A communication interface 618 may be coupled to bus 602 for communicating information and command selections to processor 604. Interface 618 is a conventional serial interface such as an RS-232 or RS-422 interface. An external terminal 612 or other computer system connects to the computer system 600 and provides commands to it using the interface 614. Firmware or software running in the computer system 600 provides a terminal interface or character-based command interface so that external commands can be given to the computer system.

A switching system 616 is coupled to bus 602 and has an input interface 614 and an output interface 619 to one or more external network elements. The external network elements may include a local network 622 coupled to one or more hosts 624, or a global network such as Internet 628 having one or more servers 630. The switching system 616 switches information traffic arriving on input interface 614 to output interface 619 according to pre-determined protocols and conventions that are well known. For example, switching system 616, in cooperation with processor 604, can determine a destination of a packet of data arriving on input interface 614 and send it to the correct destination using output interface 619. The destinations may include host 624, server 630, other end stations, or other routing and switching devices in local network 622 or Internet 628.

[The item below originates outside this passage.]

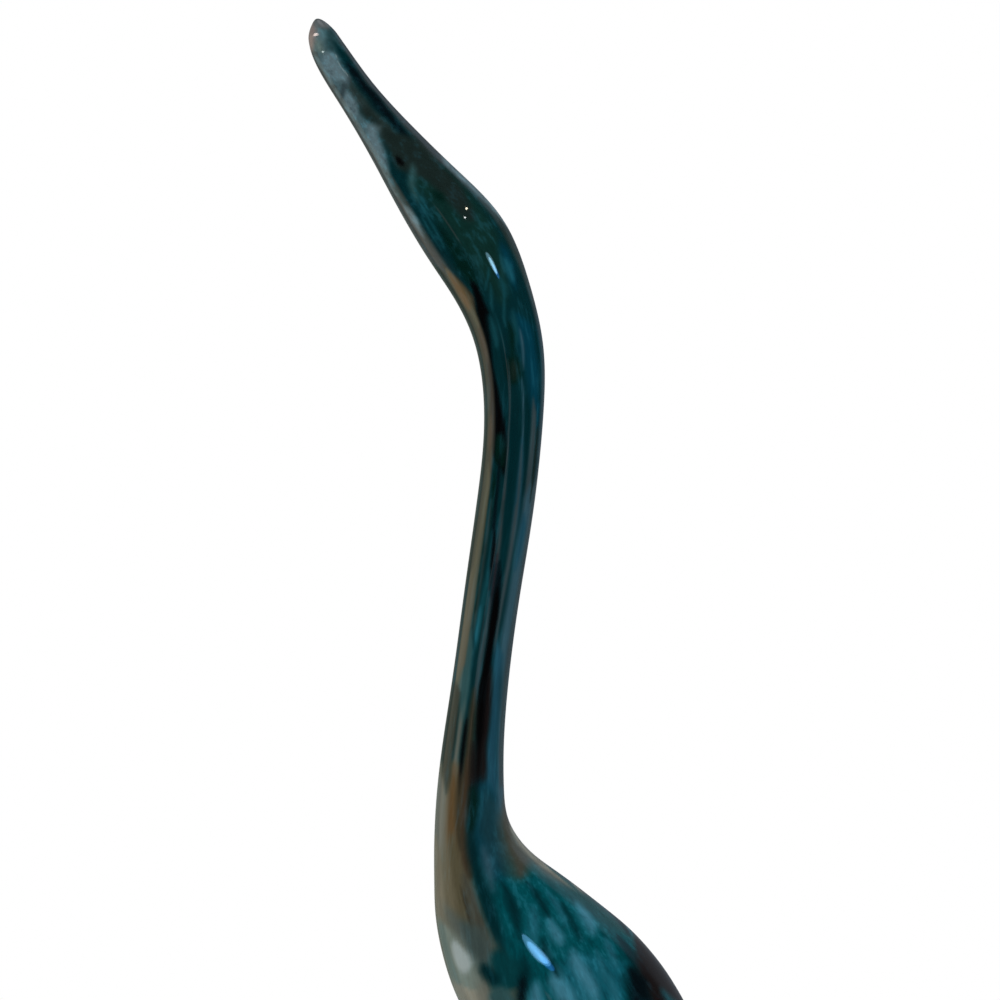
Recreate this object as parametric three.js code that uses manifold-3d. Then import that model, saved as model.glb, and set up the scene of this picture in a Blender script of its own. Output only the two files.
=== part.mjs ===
// A long-necked swan figurine, slip-cast in red clay and glazed all over.
// The bird and the low oval base that it sits on are one casting, so they are joined into one mesh.
// Every size is in millimetres: x runs from the bill to the tail, y across the bird, z up from the table.
import * as THREE from "three";
import Module from "manifold-3d";

// Stations along the bird, from the tip of the bill to the tip of the tail. Each one is an oval slice
// across it: where the slice meets the outline of the throat, breast and belly as `front` [x, z] and that
// of the crown, nape and back as `back` [x, z], and half its width across.
const STATIONS = [
  { at: "bill tip", front: [-75.1, 337.2], back: [-70.3, 339.6], half: 3.0 },
  { at: "bill end", front: [-74.4, 329.4], back: [-64.3, 331.2], half: 4.3 },
  { at: "mid bill", front: [-66.4, 314.1], back: [-55.3, 318.9], half: 5.4 },
  { at: "bill root", front: [-56.2, 296.7], back: [-43.3, 305.7], half: 6.9 },
  { at: "brow", front: [-47.8, 281.1], back: [-29.8, 292.5], half: 9.0 },
  { at: "crown", front: [-38.8, 266.1], back: [-16.0, 277.2], half: 10.3 },
  { at: "back of the head", front: [-30.7, 253.8], back: [-8.5, 258.9], half: 9.8 },
  { at: "nape", front: [-25.3, 241.8], back: [-4.9, 243.6], half: 9.3 },
  { at: "top of the neck", front: [-22.3, 221.1], back: [-4.3, 222.6], half: 8.8 },
  { at: "upper neck", front: [-24.4, 194.1], back: [-7.3, 192.0], half: 8.4 },
  { at: "middle of the neck", front: [-28.6, 164.1], back: [-12.1, 161.4], half: 8.1 },
  { at: "lower neck", front: [-32.8, 134.1], back: [-15.7, 132.0], half: 8.5 },
  { at: "foot of the neck", front: [-36.4, 107.1], back: [-16.3, 107.1], half: 10.0 },
  { at: "crop", front: [-37.1, 96.9], back: [-14.8, 97.8], half: 11.4 },
  { at: "throat", front: [-37.3, 87.6], back: [-8.8, 89.1], half: 13.5 },
  { at: "base of the neck", front: [-37.2, 78.3], back: [0.6, 81.9], half: 16.6 },
  { at: "shoulder", front: [-36.4, 66.3], back: [12.8, 72.6], half: 20.6 },
  { at: "breast", front: [-32.2, 49.8], back: [21.8, 65.1], half: 24.8 },
  { at: "girth", front: [-22.6, 32.1], back: [31.7, 53.7], half: 27.8 },
  { at: "belly", front: [-7.9, 17.7], back: [38.9, 41.7], half: 28.0 },
  { at: "loin", front: [9.5, 10.2], back: [44.0, 33.9], half: 25.4 },
  { at: "rump", front: [26.3, 8.7], back: [50.6, 29.1], half: 20.6 },
  { at: "root of the tail", front: [41.3, 11.4], back: [58.1, 26.4], half: 15.4 },
  { at: "tail", front: [54.2, 16.5], back: [65.9, 26.4], half: 11.0 },
  { at: "end of the tail", front: [65.9, 22.2], back: [72.2, 28.5], half: 7.4 },
  { at: "tip of the tail", front: [73.4, 26.7], back: [75.8, 30.6], half: 4.4 },
];

// The base is an oval mound round the foot of the bird. Each row is a level of it, from inside the bird
// down to the rim: its height, and half its length and half its width there.
const BASE_MIDDLE = 17.3;
const MOUND = [
  { z: 25, halfLength: 24, halfWidth: 14.5 },
  { z: 19, halfLength: 26, halfWidth: 16.4 },
  { z: 14, halfLength: 28.6, halfWidth: 19 },
  { z: 10.6, halfLength: 32, halfWidth: 22.4 },
  { z: 8.5, halfLength: 36, halfWidth: 26.8 },
  { z: 7.6, halfLength: 39.8, halfWidth: 30.6 },
];
const BASE_EDGE_RADIUS = 2.4; // the glazed bullnose round the base
const FOOT_EDGE_RADIUS = 0.8; // the wiped corner where the base meets the table
const FOOT_RING = 5; // width of the dry ring that the casting stands on
const RECESS = 1.5; // how far the underside is hollowed inside that ring

const BILL_ROUNDING = 6; // length over which the tip of the bill is rounded off
const TAIL_ROUNDING = 3.5; // the same at the tip of the tail

const SLICES_PER_SPAN = 4;
const POINTS_PER_SLICE = 32;
const STEPS_PER_EDGE = 3;

// A natural cubic spline through rows of numbers, one row for each knot, as a function of distance.
function splineThrough(knots, rows) {
  const last = knots.length - 1;
  const bend = rows.map((row) => row.map(() => 0));
  const gap = knots.slice(1).map((knot, i) => knot - knots[i]);
  const columns = rows[0].map((_, c) => c);
  // The second derivatives solve a tridiagonal system: forward elimination, then back substitution.
  const share = [0];
  const part = [columns.map(() => 0)];
  for (let i = 1; i < last; i++) {
    const pivot = 2 * (gap[i - 1] + gap[i]) - gap[i - 1] * share[i - 1];
    share[i] = gap[i] / pivot;
    part[i] = columns.map((c) => {
      const rise = (rows[i + 1][c] - rows[i][c]) / gap[i] - (rows[i][c] - rows[i - 1][c]) / gap[i - 1];
      return (6 * rise - gap[i - 1] * part[i - 1][c]) / pivot;
    });
  }
  for (let i = last - 1; i > 0; i--) {
    bend[i] = columns.map((c) => part[i][c] - share[i] * bend[i + 1][c]);
  }
  return (distance) => {
    const above = knots.findIndex((knot) => knot >= distance);
    const i = Math.max(above, 1) - 1;
    const after = (distance - knots[i]) / gap[i];
    const before = 1 - after;
    const curve = (gap[i] * gap[i]) / 6;
    return columns.map(
      (c) =>
        before * rows[i][c] +
        after * rows[i + 1][c] +
        curve * ((before ** 3 - before) * bend[i][c] + (after ** 3 - after) * bend[i + 1][c]),
    );
  };
}

// The points round an oval slice. They start at the front outline and go round by the +y side.
const oval = ({ front, back, half }) =>
  Array.from({ length: POINTS_PER_SLICE }, (_, i) => {
    const angle = (2 * Math.PI * i) / POINTS_PER_SLICE;
    const share = (1 - Math.cos(angle)) / 2; // 0 at the front outline, 1 at the back outline
    return new THREE.Vector3(
      THREE.MathUtils.lerp(front[0], back[0], share),
      half * Math.sin(angle),
      THREE.MathUtils.lerp(front[1], back[1], share),
    );
  });

// How wide a rounded end is, as a share of its full width, at a distance in from its tip.
const roundedBy = (distance, rounding) => Math.sqrt(1 - Math.max(1 - distance / rounding, 0) ** 2);

// The bird, as slices of the spline through the stations, with both its tips rounded off.
function birdRings() {
  const rows = STATIONS.map(({ front, back, half }) => [...front, ...back, half]);
  const knots = [0];
  for (let i = 1; i < rows.length; i++) {
    const [fx, fz, bx, bz] = rows[i].map((value, c) => value - rows[i - 1][c]);
    knots.push(knots[i - 1] + Math.sqrt((fx * fx + fz * fz + bx * bx + bz * bz) / 2));
  }
  const end = knots[knots.length - 1];
  const spline = splineThrough(knots, rows);
  const distances = knots.slice(1).flatMap((knot, i) =>
    Array.from({ length: SLICES_PER_SPAN }, (_, step) =>
      THREE.MathUtils.lerp(knots[i], knot, (step + 1) / SLICES_PER_SPAN),
    ),
  );
  const tips = [0.02, 0.08, 0.2, 0.4, 0.7, 1];
  const along = [
    ...tips.map((share) => share * BILL_ROUNDING),
    ...distances.filter((distance) => distance > BILL_ROUNDING && distance < end - TAIL_ROUNDING),
    ...tips.map((share) => end - share * TAIL_ROUNDING).reverse(),
  ];
  return along.map((distance) => {
    const [frontX, frontZ, backX, backZ, half] = spline(distance);
    const round = roundedBy(distance, BILL_ROUNDING) * roundedBy(end - distance, TAIL_ROUNDING);
    const drawnIn = (from, to) => THREE.MathUtils.lerp((from + to) / 2, to, round);
    return oval({
      front: [drawnIn(backX, frontX), drawnIn(backZ, frontZ)],
      back: [drawnIn(frontX, backX), drawnIn(frontZ, backZ)],
      half: half * round,
    });
  });
}

// The base: the mound, then a bullnose, a short wall, the foot ring and the recess inside it.
function baseRings() {
  const rim = MOUND[MOUND.length - 1];
  const level = (halfLength, halfWidth, z) =>
    oval({ front: [BASE_MIDDLE - halfLength, z], back: [BASE_MIDDLE + halfLength, z], half: halfWidth });
  const outset = (by, z) => level(rim.halfLength + by, rim.halfWidth + by, z);
  const spline = splineThrough(
    MOUND.map((_, i) => i),
    MOUND.map(({ z, halfLength, halfWidth }) => [halfLength, halfWidth, z]),
  );
  const rings = [];
  for (let i = 0; i <= 2 * (MOUND.length - 1); i++) rings.push(level(...spline(i / 2)));
  const arc = (radius, by, z, from, to) => {
    for (let step = 1; step <= STEPS_PER_EDGE; step++) {
      const angle = THREE.MathUtils.lerp(from, to, step / STEPS_PER_EDGE);
      rings.push(outset(by + radius * Math.cos(angle), z + radius * Math.sin(angle)));
    }
  };
  arc(BASE_EDGE_RADIUS, 0, rim.z - BASE_EDGE_RADIUS, Math.PI / 2, 0);
  rings.push(outset(BASE_EDGE_RADIUS, FOOT_EDGE_RADIUS));
  const foot = BASE_EDGE_RADIUS - FOOT_EDGE_RADIUS;
  arc(FOOT_EDGE_RADIUS, foot, FOOT_EDGE_RADIUS, 0, -Math.PI / 2);
  rings.push(outset(foot - FOOT_RING, 0));
  rings.push(outset(foot - FOOT_RING - RECESS, RECESS));
  return rings;
}

// A closed solid skinned over the rings in turn, with a point closing each end.
function skinOver(rings) {
  const middleOf = (ring) =>
    ring.reduce((sum, point) => sum.add(point), new THREE.Vector3()).divideScalar(ring.length);
  const points = [middleOf(rings[0]), ...rings.flat(), middleOf(rings[rings.length - 1])];
  const faces = [];
  const at = (ring, i) => 1 + ring * POINTS_PER_SLICE + (i % POINTS_PER_SLICE);
  for (let i = 0; i < POINTS_PER_SLICE; i++) {
    faces.push(0, at(0, i + 1), at(0, i));
    for (let ring = 1; ring < rings.length; ring++) {
      faces.push(at(ring - 1, i), at(ring, i + 1), at(ring, i));
      faces.push(at(ring - 1, i), at(ring - 1, i + 1), at(ring, i + 1));
    }
    faces.push(at(rings.length - 1, i), at(rings.length - 1, i + 1), points.length - 1);
  }
  const vertProperties = new Float32Array(points.flatMap(({ x, y, z }) => [x, y, z]));
  return new Manifold(new Mesh({ numProp: 3, vertProperties, triVerts: new Uint32Array(faces) }));
}

const wasm = await Module();
wasm.setup();
const { Manifold, Mesh } = wasm;

const { vertProperties, triVerts } = skinOver(birdRings()).add(skinOver(baseRings())).getMesh();
const casting = new THREE.BufferGeometry();
casting.setAttribute("position", new THREE.BufferAttribute(vertProperties, 3));
casting.setIndex(new THREE.BufferAttribute(triVerts, 1));
casting.computeVertexNormals();

const glaze = new THREE.MeshStandardMaterial({
  color: new THREE.Color("rgb(12, 62, 70)"),
  roughness: 0.12,
  metalness: 0,
});

const swan = new THREE.Mesh(casting, glaze);
swan.name = "swan_casting";

const figurine = new THREE.Group();
figurine.add(swan);

export default figurine;
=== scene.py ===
"""A long-necked swan figurine in running teal glaze, on its low oval base, seen from its left side."""

import math

import bpy
import numpy as np
from mathutils import Euler, Matrix, Vector


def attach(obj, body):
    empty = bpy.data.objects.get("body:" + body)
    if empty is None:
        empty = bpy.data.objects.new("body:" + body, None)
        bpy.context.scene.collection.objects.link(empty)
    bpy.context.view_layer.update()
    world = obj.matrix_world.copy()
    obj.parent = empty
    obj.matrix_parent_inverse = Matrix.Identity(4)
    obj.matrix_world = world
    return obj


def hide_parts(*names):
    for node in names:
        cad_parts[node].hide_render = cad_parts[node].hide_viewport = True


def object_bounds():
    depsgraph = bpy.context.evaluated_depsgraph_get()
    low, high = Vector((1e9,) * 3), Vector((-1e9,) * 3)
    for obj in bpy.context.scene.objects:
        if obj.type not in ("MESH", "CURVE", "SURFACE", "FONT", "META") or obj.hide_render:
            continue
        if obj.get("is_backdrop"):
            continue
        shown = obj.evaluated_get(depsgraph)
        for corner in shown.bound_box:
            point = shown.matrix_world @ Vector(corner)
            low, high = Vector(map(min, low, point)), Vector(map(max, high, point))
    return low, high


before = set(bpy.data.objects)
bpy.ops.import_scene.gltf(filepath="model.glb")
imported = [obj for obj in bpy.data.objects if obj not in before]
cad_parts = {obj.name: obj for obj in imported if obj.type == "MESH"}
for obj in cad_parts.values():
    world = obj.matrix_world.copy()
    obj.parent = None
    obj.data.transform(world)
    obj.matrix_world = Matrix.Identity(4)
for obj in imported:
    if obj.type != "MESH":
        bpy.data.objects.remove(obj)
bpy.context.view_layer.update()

# The view: the camera stands level with the middle of the neck, square to the bird's side and a good way
# off, so that the outline is hardly changed by perspective. The breast runs off the foot of the picture.
SHOT_WIDTH = 0.3
SHOT_MIDDLE = (-0.0175, 0.1941)  # along the bird and up from the table
CAMERA_DISTANCE = 1.2

camera = bpy.data.objects.new("side_camera", bpy.data.cameras.new("side_camera"))
camera.data.angle = 2 * math.atan(SHOT_WIDTH / 2 / CAMERA_DISTANCE)
camera.location = (SHOT_MIDDLE[0], -CAMERA_DISTANCE, SHOT_MIDDLE[1])
camera.rotation_euler = (math.pi / 2, 0, 0)
bpy.context.scene.collection.objects.link(camera)
bpy.context.scene.camera = camera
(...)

The invention is related to the use of computer system 600 for authenticating multiple network elements that access a network through a single network switch port. According to one embodiment, authentication of multiple network elements that access a network through a single network switch port is provided by computer system 600 in response to processor 604 executing one or more sequences of one or more instructions contained in main memory 606. Such instructions may be read into main memory 606 from another computer-readable medium, such as storage device 610. Execution of the sequences of instructions contained in main memory 606 causes processor 604 to perform the process steps described herein. One or more processors in a multi-processing arrangement may also be employed to execute the sequences of instructions contained in main memory 606. In alternative embodiments, hard-wired circuitry may be used in place of or in combination with software instructions to implement the invention. Thus, embodiments are not limited to any specific combination of hardware circuitry and software.

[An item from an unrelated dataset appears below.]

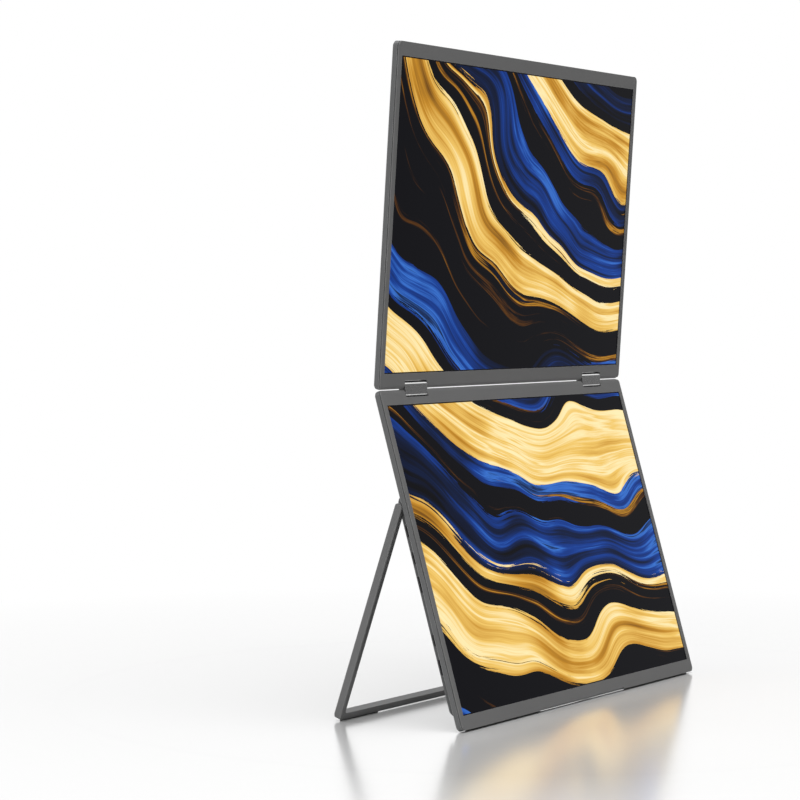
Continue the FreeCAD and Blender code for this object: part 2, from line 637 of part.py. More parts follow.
def board_chips():
    """Square packages on the main board: inward from its outer end, level, side and height."""
    chips = []
    for name, inward, z, side, high in CHIPS:
        x = f"(-{COVER_INSIDE} + {inward})"
        chips.append(box(name, (f"{x} - {side / 2}", f"{x} + {side / 2}"),
                         (BOARD_TOP, f"{BOARD_TOP} + {high}"), (f"{z} - {side / 2}", f"{z} + {side / 2}")))
    return group("chip_set", *chips)


def button_board():
    """Small board with a switch behind each button."""
    x_end = f"({COVER_INSIDE} - fit_gap - 2 * button_flange)"
    high = f"({COVER_TOP} - power_place + power_wide)"
    solids = [box("key_board_sheet", (f"{x_end} - key_board_width", x_end), (BACK, BOARD_TOP),
                  (f"{high} - key_board_height", high))]
    for name, kind, z in BUTTONS:
        stop = f"({COVER_INSIDE} - fit_gap - button_flange - button_travel - fit_gap)"
        solids.append(box("switch_" + kind, (f"{stop} - switch_length", stop),
                          (BOARD_TOP, f"{BOARD_TOP} + usb_tall"),
                          (f"{z} - switch_width / 2", f"{z} + switch_width / 2")))
    return fuse("key_board", *solids)


def strip_span(side):
    return stand_span(side, "width / 2 - strip_inset - strip_width", "width / 2 - strip_inset")


def strip_grooves(gap, floor):
    return [box(f"strip{floor[:3]}_{word}", strip_span(side),
                (f"-strip_front - {gap}", f"strip_back + {gap}"), (floor, FAR_EDGE + " + strip_seat"))
            for word, side in SIDES.items()]


def lean(degrees):
    """Turn about X that lets the top lean back."""
    return Rotation(Vector(1, 0, 0), -degrees)


def on_floor(name, frame):
    """Everything below the floor, in the frame of a piece that stands on it."""
    reach = 2 * size("width")
    ground = doc.addObject("Part::Box", name)
    ground.Length, ground.Width, ground.Height = reach, reach, reach
    corner = Vector(-reach / 2, -reach / 2, floor_level - reach)
    ground.Placement = frame.inverse() * Placement(corner, Rotation())
    return ground


def kickstand_frame():
    """U of two legs and a crossbar, with leg tops rounded about the pivot."""
    outer = plate("stand_outer", "width / 2", (f"-{STAND_REACH}", "stand_bar"),
                  ("-stand_depth / 2", "stand_depth / 2"), "corner_radius", "stand_chamfer", "stand_chamfer")
    inner = plate("stand_inner", "width / 2 - stand_bar", (f"-{STAND_REACH} + stand_bar", "3 * stand_bar"),
                  ("-stand_depth", "stand_depth"), "stand_inner_corner")
    across = ("-width / 2 - overcut", "width / 2 + overcut")
    form = fuse("stand_form", rod("stand_tops", "x", "stand_depth / 2", across, ("0", "0")),
                box("stand_slab", across, ("-stand_depth", "stand_depth"), (f"-2 * {STAND_REACH}", "0")))
    holes = []
    for word, side in SIDES.items():
        span = stand_span(side, "width / 2 - stand_bar - overcut", "width / 2 - stand_bar + stand_pin_seat")
        holes.append(rod("stand_hole_" + word, "x", "stand_pin_radius + seat_gap", span, ("0", "0")))
    return cut("stand", common("stand_bars", outer, form), inner, *holes)


def kickstand_pins():
    inner = f"({COVER_INSIDE} - bracket_width)"
    outer = "(width / 2 - stand_bar + stand_pin_seat)"
    pins = [rod("stand_pin_" + word, "x", "stand_pin_radius", stand_span(side, inner, outer), ("0", "0"))
            for word, side in SIDES.items()]
    return group("stand_pin_set", *pins)


def kickstand_pads():
    """Rubber wedges under both ends of the crossbar, flat on the floor."""
    inner, outer = "width / 2 - pad_inset - pad_length", "width / 2 - pad_inset"
    pads = [box("stand_pad_" + word, stand_span(side, inner, outer),
                ("-stand_depth / 2 + pad_edge", "stand_depth / 2 - pad_edge"),
                (f"-{STAND_REACH} - stand_bar", f"-{STAND_REACH}"))
            for word, side in SIDES.items()]
    return cut("stand_pads", fuse("stand_pad_pair", *pads), on_floor("stand_floor", frames["stand"]))


# Places at rest, from the lower hinge axis: the lower screen and the kickstand share the load.
lower_lean, upper_lean = size("lower_lean_angle"), -size("upper_lean_angle")
frames = {"lower": Placement(Vector(), lean(lower_lean)),
          "link": Placement(Vector(), lean((lower_lean + upper_lean) / 2))}
upper_axis = frames["link"].multVec(Vector(0, 0, size("axis_spacing")))
frames["upper"] = Placement(upper_axis, lean(upper_lean) * Rotation(Vector(0, 1, 0), 180))

strip_edge = Vector(0, size("strip_back"), size("thickness") / 2 - size("height") - size("strip_proud"))
floor_level = frames["lower"].multVec(strip_edge).z + size("strip_flat")
pivot = frames["lower"].multVec(Vector(0, (size("thickness") + size("fit_gap") + size("stand_depth")) / 2,
                                       size("thickness") / 2 - size("cover_top") - size("pivot_drop")))
drop = pivot.z - floor_level - size("pad_least")
half_depth = size("stand_depth") / 2
stand_reach = size("height") - size("cover_top") - size("pivot_drop")
stand_tilt = math.degrees(math.acos(drop / math.hypot(stand_reach, half_depth))
                          + math.atan(half_depth / stand_reach))
frames["stand"] = Placement(pivot, lean(-stand_tilt))

# The two screens.
grip = [finger_notch("grip")]
screw_seats = [cover_screw(f"seat_{mark}", x, z, "pin_gap") for mark, x, z in boss_places()]
grooves = strip_grooves("fit_gap", FAR_EDGE + " - overcut")
build_screen("lower", grip + screw_seats + grooves, grip + grooves, grip)
build_screen("upper", (), (), ())

# What the lower screen carries besides.
node("electronics_cover", electronics_cover(), "lower")
node("cover_screws", cover_screws(), "lower")
node("main_board", main_board(), "lower")
node("board_chips", board_chips(), "lower")
node("button_board", button_board(), "lower")
for kind, name in (("usb", "usb_c_ports"), ("video", "mini_video_ports")):
    shells = [port_shell("port_" + word, z, own) for word, own, z in PORTS if own == kind]
    node(name, group(kind + "_set", *shells), "lower")
for name, kind, z in BUTTONS:
    node(name, push_button("cap_" + kind, kind, z), "lower")
strips = strip_grooves("0", FAR_EDGE + " - strip_proud")
strip_pair = cut("strip_pair", fuse("strip_blocks", *strips), on_floor("strip_floor", frames["lower"]))
node("edge_strips", strip_pair, "lower")
node("stand_brackets", stand_brackets(), "lower")
node("stand_washers", stand_washers(), "lower")

build_links()
node("kickstand_frame", kickstand_frame(), "stand")
node("kickstand_pins", kickstand_pins(), "stand")
node("kickstand_pads", kickstand_pads(), "stand")
doc.recompute()

# Set every piece in its frame, then centre the footprint on the origin.
for solid, frame in nodes.values():
    solid.Placement = frames[frame] * solid.Placement
doc.recompute()
room = FreeCAD.BoundBox()
for solid, frame in nodes.values():
    room.add(solid.Shape.optimalBoundingBox(False, False))
shift = Vector(-(room.XMin + room.XMax) / 2, -(room.YMin + room.YMax) / 2, -floor_level)
for solid, frame in nodes.values():
    solid.Placement = Placement(shift, Rotation()) * solid.Placement
doc.recompute()

for item in doc.Objects:
    if "Invalid" in item.State or "Error" in item.State:
        raise RuntimeError(f"{item.Label} did not build: {item.State}")
for name, (solid, frame) in nodes.items():
    if solid.Shape.isNull() or not solid.Shape.isValid() or not solid.Shape.Solids:
        raise RuntimeError(f"{name} is not a valid solid")
    solid.Shape.exportStep(f"parts/{name}.step")

for name in ("lower", "upper", "stand"):
    axis = frames[name].Base + shift
    print(f"{name} axis at y {axis.y:.4f} z {axis.z:.4f}")
print(f"kickstand tilt {stand_tilt:.3f}, opening {stand_tilt + lower_lean:.3f}")
print(f"size {room.XLength:.2f} x {room.YLength:.2f} x {room.ZLength:.2f}")
print(f"lowest {room.ZMin - floor_level:.4f}")
print(f"{len(nodes)} nodes, {sum(len(solid.Shape.Solids) for solid, frame in nodes.values())} solids")
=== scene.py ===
import itertools
import json
import math

import bpy
from mathutils import Matrix, Vector


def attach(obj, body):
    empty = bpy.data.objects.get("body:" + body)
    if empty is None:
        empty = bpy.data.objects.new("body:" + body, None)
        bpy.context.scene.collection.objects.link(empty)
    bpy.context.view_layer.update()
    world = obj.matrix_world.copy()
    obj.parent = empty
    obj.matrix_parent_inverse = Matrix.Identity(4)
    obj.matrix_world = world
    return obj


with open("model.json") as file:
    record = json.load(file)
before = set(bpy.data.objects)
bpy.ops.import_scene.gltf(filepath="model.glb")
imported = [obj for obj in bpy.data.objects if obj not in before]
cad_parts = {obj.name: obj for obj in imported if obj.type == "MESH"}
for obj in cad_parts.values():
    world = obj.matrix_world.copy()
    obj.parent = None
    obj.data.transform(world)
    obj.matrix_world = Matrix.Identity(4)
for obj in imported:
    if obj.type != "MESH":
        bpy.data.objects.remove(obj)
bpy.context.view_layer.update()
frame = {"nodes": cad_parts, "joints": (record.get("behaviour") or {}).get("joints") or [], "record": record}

nodes = frame["nodes"]
joints = {joint["name"]: joint for joint in frame["joints"]}
slots = {part["node"]: part["material_slot"] for part in frame["record"]["subparts"]}

# The photograph's view, solved from the corners of both screens.
FRAME_PIXELS = 800
SENSOR = 36.0
FOCAL_PIXELS = 2732.0
VIEW_AZIMUTH = math.radians(-58.35)
VIEW_ELEVATION = math.radians(2.01)
VIEW_DISTANCE = 1.8465
VIEW_TARGET = Vector((-0.1730, 0.0, 0.2216))

# How far each screen leans back at rest, as the solids stand.
LOWER_LEAN = math.radians(16.2)
UPPER_LEAN = math.radians(-3.8)

# The display runs on under the bezel by its lap, and then comes its unlit rim.
RIM_UNDER_BEZEL = 0.0014 + 0.0008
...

The term “computer-readable medium” as used herein refers to any medium that participates in providing instructions to processor 604 for execution. Such a medium may take many forms, including but not limited to storage media and transmission media. Storage media includes both non-volatile media and volatile media. Non-volatile media includes, for example, optical or magnetic disks, such as storage device 610. Volatile media includes dynamic memory, such as main memory 606. Transmission media includes coaxial cables, copper wire and fiber optics, including the wires that comprise bus 602. Transmission media can also take the form of acoustic or light waves, such as those generated during radio wave and infrared data communications. All such media must be tangible to enable the instructions carried by the media to be detected by a physical mechanism that reads the instructions into a machine.

Common forms of computer-readable media include, for example, a floppy disk, a flexible disk, hard disk, magnetic tape, or any other magnetic medium, a CD-ROM, any other optical medium, punch cards, paper tape, any other physical medium with patterns of holes, a RAM, a PROM, and EPROM, a FLASH-EPROM, any other memory chip or cartridge, or any other medium from which a computer can read.

Various forms of computer readable media may be involved in carrying one or more sequences of one or more instructions to processor 604 for execution. For example, the instructions may initially be carried on a magnetic disk of a remote computer. The remote computer can load the instructions into its dynamic memory and send the instructions over a telephone line using a modem. A modem local to computer system 600 can receive the data on the telephone line and use an infrared transmitter to convert the data to an infrared signal. An infrared detector coupled to bus 602 can receive the data carried in the infrared signal and place the data on bus 602. Bus 602 carries the data to main memory 606, from which processor 604 retrieves and executes the instructions. The instructions received by main memory 606 may optionally be stored on storage device 610 either before or after execution by processor 604.

Communication interface 618 also provides a two-way data communication coupling to a network link 620 that is connected to a local network 622. For example, communication interface 618 may be an integrated services digital network (ISDN) card or a modem to provide a data communication connection to a corresponding type of telephone line. As another example, communication interface 618 may be a local area network (LAN) card to provide a data communication connection to a compatible LAN. Wireless links may also be implemented. In any such implementation, communication interface 618 sends and receives electrical, electromagnetic or optical signals that carry digital data streams representing various types of information.

Network link 620 typically provides data communication through one or more networks to other data devices. For example, network link 620 may provide a connection through local network 622 to a host computer 624 or to data equipment operated by an Internet Service Provider (ISP) 626. ISP 626 in turn provides data communication services through the worldwide packet data communication network now commonly referred to as the “Internet” 628. Local network 622 and Internet 628 both use electrical, electromagnetic or optical signals that carry digital data streams. The signals through the various networks and the signals on network link 620 and through communication interface 618, which carry the digital data to and from computer system 600, are exemplary forms of carrier waves transporting the information.

Computer system 600 can send messages and receive data, including program code, through the network(s), network link 620 and communication interface 618. In the Internet example, a server 630 might transmit a requested code for an application program through Internet 628, ISP 626, local network 622 and communication interface 618. In accordance with the invention, one such downloaded application provides for authenticating multiple network elements that access a network through a single network switch port as described herein.

Processor 604 may execute the received code as it is received and/or stored in storage device 610, or other non-volatile storage, for later execution. In this manner, computer system 600 may obtain application code in the form of a carrier wave.

5.0 Extensions and Alternatives

In the foregoing specification, the invention has been described with reference to specific embodiments thereof. It will, however, be evident that various modifications and changes may be made thereto without departing from the broader spirit and scope. The specification and drawings are, accordingly, to be regarded in an illustrative rather than a restrictive sense.

For example, while some embodiments described above refer to an AAA server 118 that is separate from network switch 104, in an alternative embodiment, the functionality of AAA server 118 may be incorporated locally into network switch 104.